In Figure 5 the resulting lead angle deviations and bearing stiffness for the cylindrical and planetary gear stages are shown. In order to regard the load dependency of the bearing stiffness, the calculated torque bandwidth is clustered into six nominal torque steps. Starting with 25 percent nominal torque and culminating in 150 percent nominal torque with a step size of 25 percent nominal torque. The FE-Stirnradkette, an FE-based tooth contact analysis is used to determine the resulting lead angle deviation. Therefore, two FE-Models are generated. One consisting of the two cylindrical gear stages modeled as a gear chain to regard the interdependencies of the two gears on the intermediate shaft, the other consisting of the gear chain sun, planet, and ring gear. Because of the symmetrical structure of the planetary gear stage, only one planet is modeled as a gear. The other two planet gears are represented in the Stirak model by tangential and radial forces, which are applied on the sun and ring gear. Hence, the impact of the two remaining planets on the torsion of the sun gear and sun shaft is considered.
The upper row of the figure depicts the calculation results of the cylindrical gear stages. The bearing stiffness shows a load dependent behavior. The IMS and HSS bearings on the rotor side as well as the IMS bearing on the generator side are roller bearings. The remaining bearings are angular ball bearings. Thereby the similar stiffness graphs for these positions can be explained. By means of the bearing stiffness and the shaft modeling within the FE-based tooth contact analysis, the resulting lead angle deviation is calculated for the six load cases. The resulting lead angle deviation can be approximated in good accordance by a linear function and will be regarded as such in the following calculations.

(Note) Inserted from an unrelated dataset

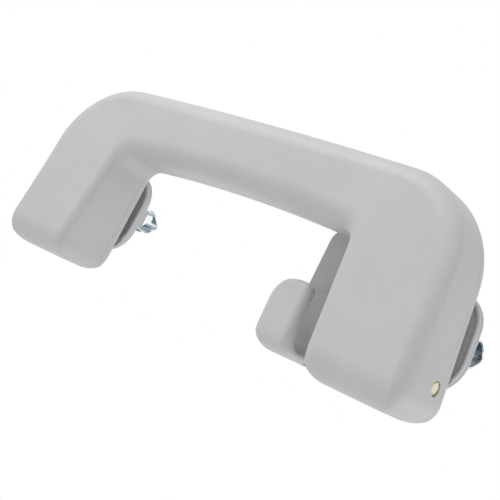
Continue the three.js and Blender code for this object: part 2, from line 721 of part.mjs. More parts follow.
function damperLid() {
  const [, x1] = damperSpan();
  return ring([x1 - DAMPER_LID_T, x1], ROTOR_R + GAP, DAMPER_LID_R);
}

/** Groove in the left arm that takes the key of the damper housing. */
function damperKeyway() {
  const [x0, x1] = damperSpan();
  const half = DAMPER_KEY / 2 + GAP;
  const grooveX = [DAMPER_KEY_INSET[1] - x1 - GAP, GAP - x0 - DAMPER_KEY_INSET[0]];
  return block(grooveX, [HINGE_Y - SLOT_REACH - half, HINGE_Y], [-half, half]);
}

// ---- Assembly -------------------------------------------------------------------------------------------

const handle = new THREE.Group();
const hollow = hollowGrip();

handle.add(node('grip_front_shell', gripFrontShell(hollow), shellPlastic));
handle.add(node('grip_back_cover', gripBackCover(hollow), shellPlastic));
SCREWS.forEach((place, k) => handle.add(node(`cover_screw_${k + 1}`, coverScrew(place), plainSteel)));

const LEFT_BACK_Y = 0;
const RIGHT_BACK_Y = -HOOK_PLATE_T - GAP;
for (const [word, side, backFaceY] of [['left', -1, LEFT_BACK_Y], ['right', 1, RIGHT_BACK_Y]]) {
  handle.add(node(`${word}_base_bracket`, baseBracket(backFaceY), basePlastic, side));
  handle.add(node(`${word}_spring_clip`, springClip(), springSteel, side));
  handle.add(node(`${word}_lock_plug`, lockPlug(), basePlastic, side));
  handle.add(node(`${word}_hinge_pin`, hingePin(), pinSteel, side));
}

handle.add(node('coat_hook', coatHook(), basePlastic));
handle.add(node('right_torsion_spring', torsionSpring(), plainSteel));
handle.add(node('right_spring_sleeve', springSleeve(), damperPlastic));
handle.add(node('left_damper_rotor', damperRotor(), damperPlastic, -1));
handle.add(node('left_damper_housing', damperHousing(), damperPlastic, -1));
handle.add(node('left_damper_lid', damperLid(), damperPlastic, -1));

export default handle;
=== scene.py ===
"""Fold-down roof grab handle with a coat hook: the visible model and its studio."""

import math

import bpy
import numpy as np
from mathutils import Matrix, Vector


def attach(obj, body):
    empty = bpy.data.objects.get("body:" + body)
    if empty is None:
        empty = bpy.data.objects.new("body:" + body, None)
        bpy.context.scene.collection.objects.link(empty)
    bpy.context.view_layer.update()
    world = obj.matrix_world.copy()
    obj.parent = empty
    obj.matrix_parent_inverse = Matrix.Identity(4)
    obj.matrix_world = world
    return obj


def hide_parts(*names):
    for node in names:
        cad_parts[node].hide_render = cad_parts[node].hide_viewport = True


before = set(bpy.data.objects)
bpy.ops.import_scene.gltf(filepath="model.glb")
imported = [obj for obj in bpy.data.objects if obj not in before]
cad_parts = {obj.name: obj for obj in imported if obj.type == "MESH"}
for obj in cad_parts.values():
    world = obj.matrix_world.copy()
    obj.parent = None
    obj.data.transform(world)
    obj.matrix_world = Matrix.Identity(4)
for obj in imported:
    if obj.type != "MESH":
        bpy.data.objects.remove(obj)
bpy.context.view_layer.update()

# ---- Dimensions, in millimetres unless a name says otherwise -------------------------------------

MM = 0.001
HINGE_Y = -17.3
GAP = 0.3

FOOT_Z = -14.5
FOOT_X = {"outer": 111.82, "inner": 71}
HEAD_X = {"outer": 105.5, "inner": 64.5}
BAR_Z = {"outer": 67.5, "inner": 38.2}
ARCH = {"outer": 1.59, "inner": 2.4}
CORNER_R = {"outer": 35, "inner": 8}
BAR_MID_Z = (BAR_Z["outer"] + BAR_Z["inner"]) / 2
FRONT_FOOT_Y, FRONT_BAR_Y = -39.95, -34.6
BACK_FOOT_Y, BACK_BAR_Y = -6.6, -10.6

# Edge roundings of the grip's section at the foot, the shoulder and the bar, each as (across, through).
FRONT_INNER_R = ((4, 4), (4.5, 4.5), (9, 9))
FRONT_OUTER_R = ((4.5, 10), (7.5, 4.5), (8, 8))
BACK_EDGE_R = 3.2
LEAST_R = 0.8
FOOT_END_R = {"inner": 6, "outer": 10.4, "front": 12, "back": 10.4}

WALL = 2.6
COVER_DEPTH = 5
PARTING_GAP = 0.08
SCREWS = ((-87, 44), (-32, 53), (32, 53), (87, 44))
SCREW_BOSS_R, SCREW_SHANK_R, SCREW_HEAD_R, SCREW_HEAD_T, SCREW_LENGTH = 3.6, 1.4, 3, 1.4, 12

SLOT_X = (76, 102.5)
SLOT_REACH, SLOT_WALL = 7.5, 2.2
LUG_R, LUG_T, LUG_FOOT_Z = 6.6, 4, -2.2
PIN_R, PIN_CHAMFER, PIN_CLEARANCE = 2.7, 0.5, 0.1
PIN_X = (73, 110.4)

BASE_X = 89.75
FLANGE_HALF_WIDTH = 19.9
FLANGE_Z = (-2.4, 36.4)
FLANGE_CORNER_R = {"lower": 15, "upper": 12.5}
FLANGE_FRONT_Y = -3.8
FLANGE_EDGE_R = 0.7
RIM_WIDTH, DISH_DEPTH = 1.4, 0.75
HOOK_PLATE_T = 1.5
POST_X, POST_Z, POST_END_Y = 94.2, 19, 20.5
POST_SIZE = (11, 10.4)
POST_CORE_HEIGHT = 7.4
POST_HOLE_ROOM = 1.6
PLUG_BLADE = (4.4, 3)

CLIP_WIDTH, CLIP_T, CLIP_TIP_Y = 8, 0.9, 31.4
CLIP_FLANK = ((1.2, 0), (7, 0.1), (13, 0.5), (19, 1.3), (25, 0.7), (29.3, -2))

HOOK_X = (32.4, 49.6)
HOOK_Z = (-12, 17)
HOOK_FRONT_Y = -21.6
PADDLE_T, HOOK_BACK_T, HOOK_FLOOR_T = 5.4, 3, 4
HOOK_CORNER_R = 6
HOOK_FOOT_R = (2, 7)
PADDLE_TOP_R = 10
PLATE_TOP_Z = 43.5
PLATE_TOP_X = (34, 57.6)
PLATE_LAP = 4

SPRING_TURNS, SPRING_COIL_R, SPRING_WIRE_R, SPRING_LEG = 8, 4.5, 0.6, 7
SLEEVE_RIM_T = 1

# Lengths that carry a cut clear of the body it is made in.
OVERRUN = 1
FAR = 150

CORNER_STEPS = 10
END_STEPS = 20
ARM_STEPS = 10
ARC_STEPS = 36
BAR_STEPS = 12
ROUND_STEPS = 72
HOOK_TURN_STEPS = 48
HOOK_LEG_STEPS = 6
PADDLE_END_STEPS = 8
FLANGE_CORNER_STEPS = 16
CLIP_STEPS = 120
COIL_STEPS = 36
WIRE_STEPS = 12


# ---- Mesh helpers --------------------------------------------------------------------------------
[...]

In the lower row, the calculation approach and results for the planetary gear stage is presented. In order to regard the displacement behavior within the tooth contact analysis, an equivalent stiffness has to be calculated. This is reasoned in the modeling approach in which bearings can only be mounted in shafts and not in the gear body itself. With the bearing and carrier stiffness, an equivalent stiffness is calculated. In contrast to the helical gear stage, the resulting lead angle deviation shows a constant value for torque levels higher than 100 percent nominal torque. This behavior can be explained by a contact of the roller with the shoulders of the inner ring, which results in a much higher tilting rigidity.

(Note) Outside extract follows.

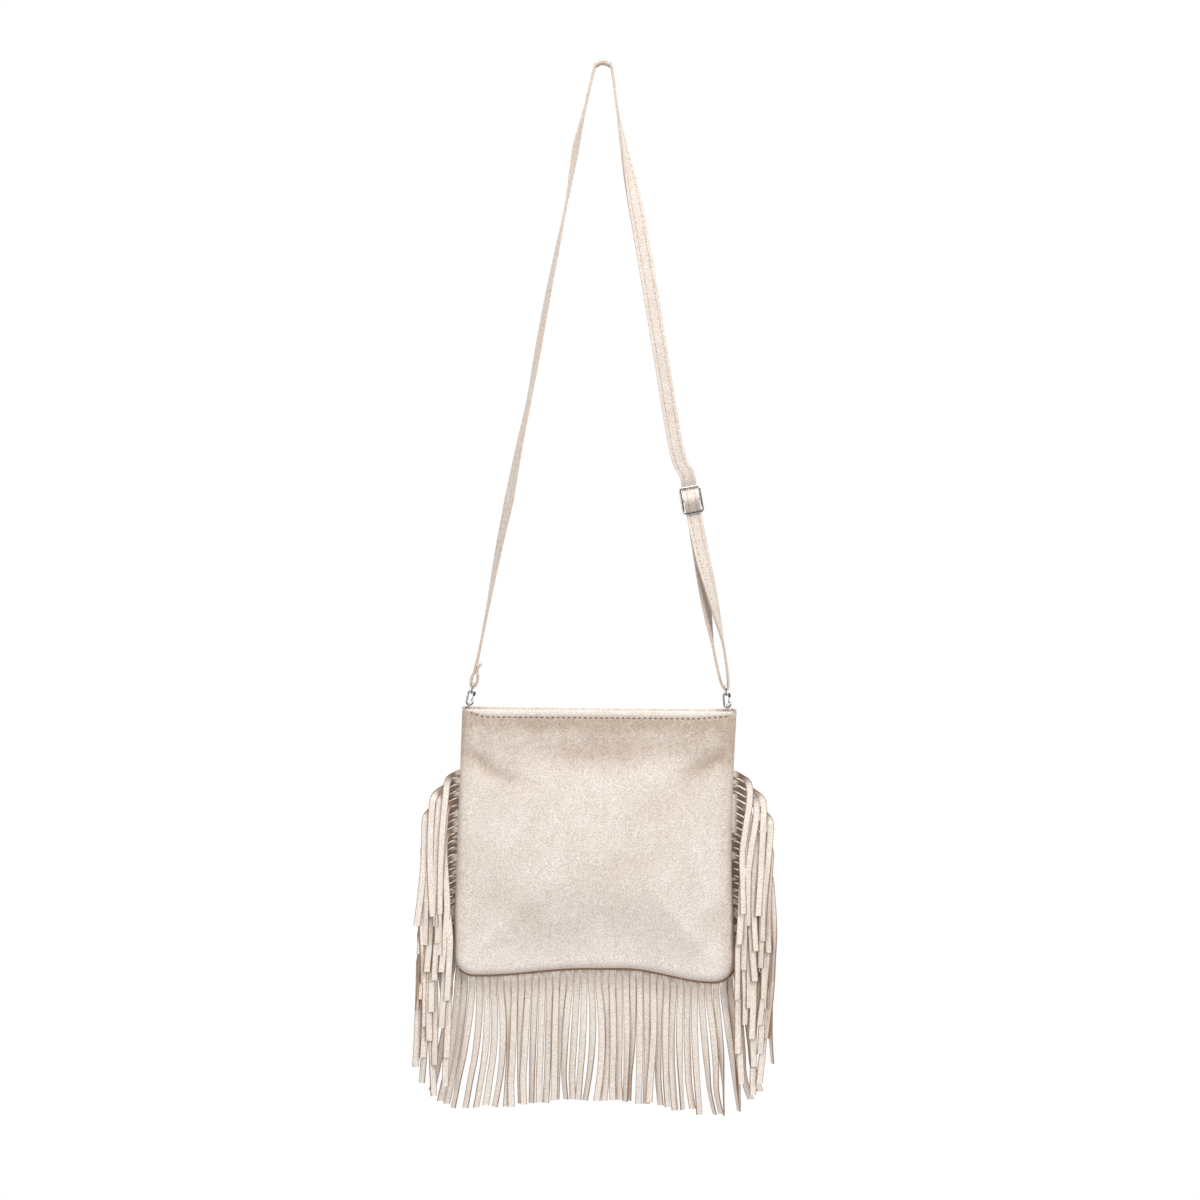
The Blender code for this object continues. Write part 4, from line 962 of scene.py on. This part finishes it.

The determined lead angle deviations are regarded in the further analysis. Dependent on the input torque different lead angle deviations are applied on the tooth contact. Hence, the tilting of the tooth mesh plane is taken into account, and the characteristic values of excitation and durability for the load cases can be calculated.

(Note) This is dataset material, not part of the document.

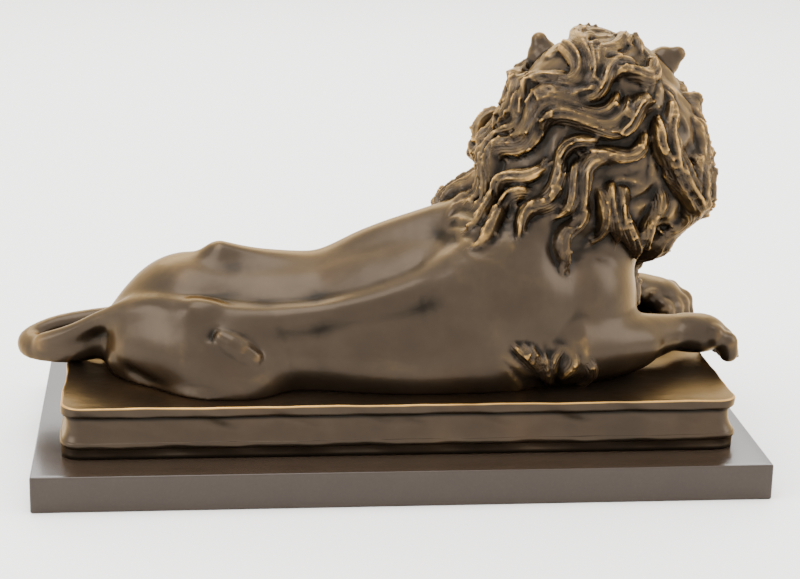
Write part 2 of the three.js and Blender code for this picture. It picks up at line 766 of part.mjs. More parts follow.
class Heap {
  items = [];

  push(item) {
    const { items } = this;
    let at = items.length;
    items.push(item);
    while (at > 0 && items[(at - 1) >> 1].cost > item.cost) {
      items[at] = items[(at - 1) >> 1];
      at = (at - 1) >> 1;
    }
    items[at] = item;
  }

  pop() {
    const { items } = this;
    const top = items[0];
    const item = items.pop();
    if (items.length > 0) {
      let at = 0;
      let child = 1;
      while (child < items.length) {
        if (child + 1 < items.length && items[child + 1].cost < items[child].cost) {
          child += 1;
        }
        if (items[child].cost >= item.cost) {
          break;
        }
        items[at] = items[child];
        at = child;
        child = 2 * at + 1;
      }
      items[at] = item;
    }
    return top;
  }
}

function thin({ points, faces }, target) {
  const quadrics = points.map(() => new Array(10).fill(0));
  const around = points.map(() => new Set());
  const alive = faces.map(() => true);
  faces.forEach((face, f) => {
    const plane = planeQuadric(...face.map((v) => points[v]));
    for (const v of face) {
      around[v].add(f);
      plane.forEach((term, i) => { quadrics[v][i] += term; });
    }
  });
  const neighbours = (v) => new Set([...around[v]].flatMap((f) => faces[f]).filter((w) => w !== v));
  const version = new Int32Array(points.length);
  const heap = new Heap();
  const offer = (a, b) => {
    const sum = quadrics[a].map((term, i) => term + quadrics[b][i]);
    const point = bestPoint(sum, points[a], points[b]);
    heap.push({ cost: quadricError(sum, point), a, b, point, stamp: version[a] + version[b] });
  };
  const turnsOver = (v, other, point) => {
    for (const f of around[v]) {
      if (!faces[f].includes(other)) {
        const before = faceNormal(...faces[f].map((w) => points[w]));
        const after = faceNormal(...faces[f].map((w) => (w === v ? point : points[w])));
        const agreement = before[0] * after[0] + before[1] * after[1] + before[2] * after[2];
        if (agreement <= 0.3 * length3(...before) * length3(...after)) {
          return true;
        }
      }
    }
    return false;
  };
  for (const [a, b, c] of faces) {
    for (const [v, w] of [[a, b], [b, c], [c, a]]) {
      if (v < w) {
        offer(v, w);
      }
    }
  }
  let count = faces.length;
  while (count > target && heap.items.length > 0) {
    const { a, b, point, stamp } = heap.pop();
    const current = around[a].size > 0 && around[b].size > 0 && stamp === version[a] + version[b];
    if (current) {
      const near = neighbours(b);
      const shared = [...neighbours(a)].filter((v) => near.has(v));
      if (near.has(a) && shared.length === 2 && !turnsOver(a, b, point) && !turnsOver(b, a, point)) {
        points[a] = point;
        quadrics[b].forEach((term, i) => { quadrics[a][i] += term; });
        for (const f of around[b]) {
          if (faces[f].includes(a)) {
            alive[f] = false;
            faces[f].forEach((v) => v !== b && around[v].delete(f));
            count -= 1;
          } else {
            faces[f] = faces[f].map((v) => (v === b ? a : v));
            around[a].add(f);
          }
        }
        around[b].clear();
        version[b] += 1;
        version[a] += 1;
        for (const v of neighbours(a)) {
          offer(Math.min(a, v), Math.max(a, v));
        }
      }
    }
  }
  return { points, faces: faces.filter((face, f) => alive[f]) };
}

function toGeometry({ points, faces }) {
  const geometry = new THREE.BufferGeometry();
  geometry.setAttribute('position', new THREE.Float32BufferAttribute(points.flat(), 3));
  geometry.setIndex(faces.flat());
  return geometry;
}

// A block with rounded upright corners, moulded by a profile of [setback, height] from foot to top
function mouldedBlock(length, depth, corner, profile) {
  const cornerSteps = 7;
  const sharpest = 0.4; // least radius of a corner
  const points = [];
  for (const [setback, height] of profile) {
    const radius = Math.max(corner - setback, sharpest);
    const middles = [[1, 1], [-1, 1], [-1, -1], [1, -1]].map(([sx, sy]) => [
      sx * (length / 2 - setback - radius),
      sy * (depth / 2 - setback - radius),
    ]);
    middles.forEach(([mx, my], quarter) => {
      for (let i = 0; i <= cornerSteps; i += 1) {
        const angle = (Math.PI / 2) * (quarter + i / cornerSteps);
        points.push([mx + radius * Math.cos(angle), my + radius * Math.sin(angle), height]);
      }
    });
  }
  const ring = 4 * (cornerSteps + 1);
  const top = (profile.length - 1) * ring;
  const faces = [];
  for (let i = 0; i < ring; i += 1) {
    const next = (i + 1) % ring;
    for (let row = 0; row < top; row += ring) {
      faces.push([row + i, row + next, row + ring + next], [row + i, row + ring + next, row + ring + i]);
    }
  }
  for (let i = 1; i < ring - 1; i += 1) {
    faces.push([0, i + 1, i], [top, top + i, top + i + 1]);
  }
  return toGeometry({ points, faces });
}

function makeSlab() {
  return mouldedBlock(SLAB_LENGTH, SLAB_DEPTH, SLAB_CORNER, [
    [SLAB_CHAMFER, 0],
    [0, SLAB_CHAMFER],
    [0, SLAB_HEIGHT - SLAB_CHAMFER],
    [SLAB_CHAMFER, SLAB_HEIGHT],
  ]);
}

function makePlinth() {
  const profile = [[BAND_SETBACK, 0]];
  const noseSteps = 4;
  for (let i = 0; i <= noseSteps; i += 1) {
    const angle = Math.PI * (i / noseSteps - 0.5);
    profile.push([RIDGE_ROUND * (1 - Math.cos(angle)) * 0.5, RIDGE_HEIGHT + RIDGE_ROUND * Math.sin(angle)]);
  }
  const coveFoot = RIDGE_HEIGHT + RIDGE_ROUND;
  const coveTop = PLINTH_HEIGHT - FASCIA_HEIGHT;
  const coveSteps = 5;
  for (let i = 1; i <= coveSteps; i += 1) {
    const t = i / coveSteps;
    const inwards = 1 - (1 - t) ** 3;
    const setback = RIDGE_ROUND * 0.5 + (FASCIA_SETBACK + COVE_DEPTH - RIDGE_ROUND * 0.5) * inwards;
    profile.push([setback, coveFoot + (coveTop - coveFoot) * t]);
  }
  profile.push([FASCIA_SETBACK, coveTop + 0.5 * COVE_DEPTH]);
  profile.push([FASCIA_SETBACK, PLINTH_HEIGHT - EDGE_BREAK]);
  profile.push([FASCIA_SETBACK + EDGE_BREAK, PLINTH_HEIGHT]);
  return mouldedBlock(PLINTH_LENGTH, PLINTH_DEPTH, PLINTH_CORNER, profile);
}

const wasm = await Module();
wasm.setup();

function toSolid(geometry) {
  const bare = geometry.clone();
  bare.deleteAttribute('normal');
  bare.deleteAttribute('uv');
  const merged = mergeVertices(bare);
  return new wasm.Manifold(new wasm.Mesh({
    numProp: 3,
    vertProperties: Float32Array.from(merged.attributes.position.array),
    triVerts: Uint32Array.from(merged.index.array),
  }));
}

function fromSolid(solid) {
  const mesh = solid.getMesh();
  const geometry = new THREE.BufferGeometry();
  geometry.setAttribute('position', new THREE.BufferAttribute(mesh.vertProperties, 3));
  geometry.setIndex(new THREE.BufferAttribute(mesh.triVerts, 1));
  return geometry;
}

// The sculpted surface runs on below the plinth's top and is cut off there, over the plinth alone
function makeLion() {
  const { height, low, high, cell } = DRAWING;
  const scale = LION_HEIGHT / height;
  const net = largestBody(surfaceNet(sampleGrid([...low, -FOOT_DROP - 1.5 * cell], high, cell)));
  const figure = toGeometry(thin(net, LION_FACES)).scale(scale, scale, scale);
  const clearance = 0.3;
  const cutDepth = 4 * FOOT_DROP;
  const cut = new THREE.BoxGeometry(PLINTH_LENGTH + 2 * clearance, 2 * SLAB_DEPTH, cutDepth);
  cut.translate(0, 0, -cutDepth / 2);
  return fromSolid(toSolid(figure).subtract(toSolid(cut)));
}

const bronze = { color: 0x4a3524, roughness: 0.32, metalness: 1 };
const stone = { color: 0x2b2622, roughness: 0.12, metalness: 0 };

function piece(name, geometry, finish, height) {
  const mesh = new THREE.Mesh(geometry, new THREE.MeshStandardMaterial(finish));
  mesh.name = name;
  mesh.position.z = height;
  return mesh;
}

const lionFigure = new THREE.Group();
lionFigure.add(piece('stone_slab', makeSlab(), stone, 0));
lionFigure.add(piece('bronze_plinth', makePlinth(), bronze, SLAB_HEIGHT));
lionFigure.add(piece('lion', makeLion(), bronze, SLAB_HEIGHT + PLINTH_HEIGHT));

export default lionFigure;
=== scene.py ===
# %% [markdown]
# # A recumbent bronze lion
# A cast and patinated bronze lion lies on a moulded bronze plinth, and both stand on a polished
# stone slab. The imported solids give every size. Here the three pieces get their fine surface:
# combed locks, carved paws and face, hand-worked mouldings, gold crests that are partly wear and
# partly painted highlight, and dark hollows that are partly patina and partly painted shade.

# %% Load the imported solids
import math
import bpy
import numpy as np
from mathutils import Matrix, Vector


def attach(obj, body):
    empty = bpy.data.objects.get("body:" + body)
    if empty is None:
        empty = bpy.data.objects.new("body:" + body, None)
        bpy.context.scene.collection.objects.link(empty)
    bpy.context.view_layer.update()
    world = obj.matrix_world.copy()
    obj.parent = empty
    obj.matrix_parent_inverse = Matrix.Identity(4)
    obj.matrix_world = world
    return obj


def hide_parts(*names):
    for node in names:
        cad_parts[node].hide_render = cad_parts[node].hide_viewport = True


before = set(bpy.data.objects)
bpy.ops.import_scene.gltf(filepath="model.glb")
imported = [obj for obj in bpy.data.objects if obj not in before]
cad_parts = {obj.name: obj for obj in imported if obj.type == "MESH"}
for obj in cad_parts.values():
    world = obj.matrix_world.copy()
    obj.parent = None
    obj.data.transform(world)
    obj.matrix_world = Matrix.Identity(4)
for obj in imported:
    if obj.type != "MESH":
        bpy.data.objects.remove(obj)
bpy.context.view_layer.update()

# %% [markdown]
# ## The camera
# The picture was taken a little above the plinth, from the lion's right side, with a long lens.
# A camera is placed by its position and by the directions of the picture's right and top edges,
# which is exact, and easier to adjust than three turning angles.

# %% Camera
IMAGE_WIDTH, IMAGE_HEIGHT = 800, 579
FOCAL_PIXELS = 2040
YAW, PITCH, ROLL = np.radians([6.36, 16.34, 1.33])
CAMERA_PLACE = (-0.1196, -1.1136, 0.4192)

ahead = np.array([np.sin(YAW) * np.cos(PITCH), np.cos(YAW) * np.cos(PITCH), -np.sin(PITCH)])
level = np.array([np.cos(YAW), -np.sin(YAW), 0.0])
above = np.cross(level, ahead)
right = level * np.cos(ROLL) + above * np.sin(ROLL)
top = above * np.cos(ROLL) - level * np.sin(ROLL)

lens = bpy.data.cameras.new("camera")
lens.sensor_width = 36
lens.lens = FOCAL_PIXELS / IMAGE_WIDTH * lens.sensor_width
camera = bpy.data.objects.new("camera", lens)
turned = np.stack([right, top, -ahead], 1).tolist()
placed = [[*row, place] for row, place in zip(turned, CAMERA_PLACE)]
camera.matrix_world = Matrix(placed + [[0, 0, 0, 1]])
bpy.context.scene.collection.objects.link(camera)
bpy.context.scene.camera = camera
print("camera", CAMERA_PLACE, "lens", round(lens.lens, 1), "mm")

# %% [markdown]
# ## Floor and light
# Polished bronze shows what stands around it, so the light matters as much as the metal. A pale
# floor, a pale room and a few wide soft lamps give long quiet reflections on the flank and a
# bright line along each ridge, as in a photographer's light tent.

# %% Floor
FLOOR_SIZE = 8.0
floor_mesh = bpy.data.meshes.new("floor")
reach = FLOOR_SIZE / 2
corners = [(-reach, -reach, 0), (reach, -reach, 0), (reach, reach, 0), (-reach, reach, 0)]
floor_mesh.from_pydata(corners, [], [(0, 1, 2, 3)])
floor = bpy.data.objects.new("floor", floor_mesh)
bpy.context.scene.collection.objects.link(floor)

# %% Lamps and room
def soft_lamp(name, place, aim, width, height, power):
    """A rectangular lamp at place that faces the point aim."""
    lamp = bpy.data.lights.new(name, "AREA")
    lamp.shape = "RECTANGLE"
    lamp.size, lamp.size_y = width, height
    lamp.energy = power
    holder = bpy.data.objects.new(name, lamp)
    holder.location = place
    holder.rotation_euler = (Vector(aim) - Vector(place)).to_track_quat("-Z", "Y").to_euler()
    bpy.context.scene.collection.objects.link(holder)


MIDDLE = (0.0, 0.0, 0.1)
soft_lamp("overhead", (-0.2, 0.1, 1.5), MIDDLE, 1.2, 0.7, 14)
soft_lamp("left_side", (-1.5, -0.5, 0.9), MIDDLE, 0.8, 1.0, 16)
soft_lamp("right_side", (1.5, -0.2, 0.8), MIDDLE, 0.7, 1.0, 10)
soft_lamp("behind", (0.1, 1.5, 1.0), MIDDLE, 1.6, 0.7, 16)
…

3.2: Design Space and Tolerance Field
A big advantage of the FE-based tooth contact analysis is the fast calculation of different variants, which have the same macro geometry. Therefore, a large amount of micro geometrical variants can be investigated during the design process. The investigated range of tooth flank corrections is defined by literature and experiences of the designer.
At the cylindrical gear stages, the investigated tooth flank modifications in profile direction are profile angle corrections, profile crowning, and the value of the tip relief. In flank direction, the lead angle correction, flank crowning, and the value of end reliefs are investigated. The length of the end and tip reliefs are calculated by means of the approach of Niemann/Winter . With the definition of an upper and lower limit for each parameter and the step size, the number of variants at the IMS amounts to 18 670 176 and at the HSS to 33 191 424 variants. The calculation for both gear stages lasts 78 hours.
Figure 6 depicts the variation parameters of the planetary gear stage for the sun, planet, and ring gear. Within these parameters, the tolerance field is included and the corresponding values are picked afterwards. The optimization of the planet gear is restricted by the condition, that the left and right flank are modified in the same way. The number of calculated variants amounts to 1 111 968 at the ring gear planet mesh and 37 065 600 variants at the sun gear planet mesh. The calculation of both meshes lasts 56.7 hours.
The upper and lower limit of the tolerance field is defined by the step size of the variant calculation. Therefore, the incremental step size for each parameter is chosen regarding standard tolerance field widths. This definition reduces the calculation time because other nominal designs can be used as limits of the resulting tolerance fields. Only nominal designs at the side of the parameter field cause additional calculations.
3.3: Weighting of the Parameters
In contrast to industrial gearboxes, which often operate at a constant operating point and therefore, are often designed for one load case, the gearbox of a wind turbine has to be designed for variable loads. In order to take these influences into account a weight function is developed. For this gearbox the assumption is made that the nominal torque level is the most common load case. The other load cases are weighted by means of normal distribution (Figure 7).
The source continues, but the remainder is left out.